Work snacks: note to self, don’t eat the entire container of hummus at one sitting

I also have a standard office snack that I keep on hand.  I discovered several years ago that you can microwave popcorn in a brown bag with the end folded over and shut with two staples .  The staples should be more than three inches apart.  The staples don’t spark and it works well, so I keep some brown bags and popcorn in my office food cabinet for emergency use.  It makes seriously uninteresting popcorn, since there is no oil, but you can add a little parmesan cheese for flavor. I don’t bother, since flavor makes me want to eat more.  I try to stay away from tantalizing.

And, as a special treat, in order to shake off the brown bag blues, I am making soy sauce drenched seitan this weekend and dividing it into lunch-sized portions to bring in with me each day in a microwavable glass storage container that I will wash when I come home at night.  My coworker, Tana, turned me on to homemade seitan, so I have made a couple of batches since then and have decided that it is currently the oomph that I need in my brown bag in order to avoid running down to the cafeteria for supplemental, expensive, bad-for-me food.  Everything else I will drag in on Monday and replenish as needed the following week.

For now, seitan is the anti-depressant, even though it kind of looks like poop.  It can be wrapped in a tortilla, if necessary, but is fine plain too, straight out of its glass two-cup container.  It will not do for the gluten-intolerant, but for me, it is great.  And, as a bonus, my husband likes it. In fact, he ate seitan with barbecue sauce and sipped a small glass of scotch during the football play-offs this year instead of eating chicken wings and beer like his fellow football bros.  I was impressed.

If anyone has any suggestions for what I should eat for lunch when I get tired of seitan, please let me know.

This is Tana’s seitan recipe, which is a great ingredient in stir fry.  Four ounces of seitan is only 114 calories so it is good for my diet too!


1 cup wheat gluten
1 teaspoon garlic powder
1 teaspoon ginger powder
1 teaspoon dried, minced onion

– Mix dry ingredients in a bowl.  In a measuring cup, combine ¾ cup water or vegetable broth with two tablespoons of soy sauce.

– Stir liquids into dry ingredients, form into a ball.
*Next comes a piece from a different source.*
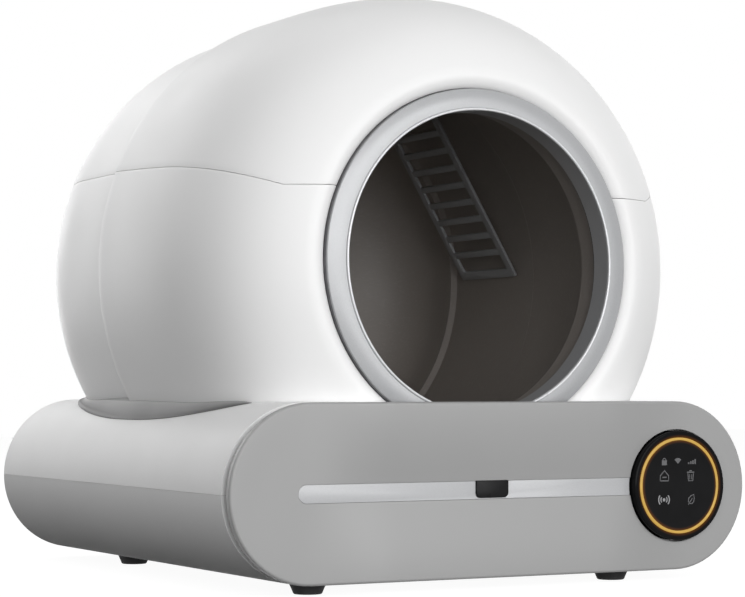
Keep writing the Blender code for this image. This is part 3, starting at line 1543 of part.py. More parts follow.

– Knead on board 15 times. Allow it to rest 5 minutes.  Knead another 15 times.  Form it as best you can into a rubbery slab about ¾ inch high.  Cut into 2 inch slices.

a two inch slice

– Bring a medium pot of vegetable broth with a quarter cup of soy sauce to a boil.  Add one sliced onion and as much chopped garlic as you like to the broth.

– Gently simmer seitan slices in the broth for one hour.  Slices will increase in size.

Vegetable broth with soy sauce, garlic & onion

STORAGE: Store in the pot liquid for up to a week in the refrigerator or drain and pan fry or stir fry or bake with whatever you want.

a pile of seitan, waiting to be sauteed

16 Comments Add yours

  1. Tammy says:

    Wow. I enjoyed this. I would have never thought to make seitan. I don’t even know where one buys wheat gluten.

    1. Dianna says:

      well this is horrific but it is available at Walmart. I buy it my food co-op.

  2. Yummmm love homemade seitan!!

  3. Kayla says:

    Four Seasons has vital wheat gluten. Hannaford also sells it in the nature’s place section.

    1. Dianna says:

      Good to know, Hannaford and Four Sesasons are much better local options than Walmart. Thanks.

  4. Pirate Jeni says:

    I’m not a fan of seitan, myself. Wheat and I are not really great friends. I’m actually still paying for the pizza I had yesterday. I really didn’t know it was that easy to make though.. so yippee for new brain wrinkles!

    However, my office sink? it’s the clone of yours… I keep a plate, silverware and napkins at my desk. If I”m going to eat anything that is messy, I bring the plate and silveware home to wash but mostly, I give them a solid rinse and scrub in my hand and move on.

    1. Dianna says:

      I have a lunch bag, not actually a brown bag, and stick containers and things in it and drag it home at the end of the day to wash. I really don’t like taking dishes home every day, thus the compostable paper plates that our cafeteria recycling bin will accept. I rarely use plates, mostly just when I have to microwave beans and tortillas for an inelegant dinner so I don’t bother bringing in dishes. A pack of 45 paper plates will probably last all year, so I don’t sweat it.

  5. Alexis says:

    Many good sentences in this post, but my two favorite are: “I try to stay away from tantalizing” and “For now, seitan is the anti-depressant, even though it kind of looks like poop”.
    For an alternative to seitan, how about cold Japanese noodles? You can dump just about anything in with them, or just salt and sesame oil. I’m glad to know how simple seitan is to make and will give it a try soon!

    1. Dianna says:

      Cold Japanese noodles are good, but I am a carb addict so I try to avoid noodles and breads because I like them a lot. Seitan, while I like it, is easy to stop eating. You don’t just say, oh goody, a pile of seitan. You approach it slowly and cautiously then try it and say, this isn’t as bad as I thought it would be. That is what I am looking for in lunch.

      1. colleen says:

        Try making steamed seitan, it’s really gd. Boiled seitan is totally repulsive to me. Or tofu fishsticks. Yum Yum !! You can check out Vegan Dad, or many other sites. And it is still simple to make and doesn’t take any extra time.

  6. Hello! I have nominated your blog for not one, not two, not even three, but 4 awards!! Enjoy!

    1. Dianna says:

      wow, thank you. I will let everyone know!

      1. You’re very welcome! Thank you for the great posts! 🙂

  7. colleen says:

    Go on-line and check out Vegan Dad. He has many good recipes for steamed Seitan. All kinds of sausages, polish,brats,Italian,breakfast, etc. Plus there are many more sites for steamed Seitan, making lunch meat, meatloaf, chicken parties, etc. Plus spicy black bean burgers are great.,using garbonzo beans for burgers, and even tofu fishsticks. All are yummy.

    1. Dianna says:

      steamed seitan does sound more attractive, I will check it out. Thank you.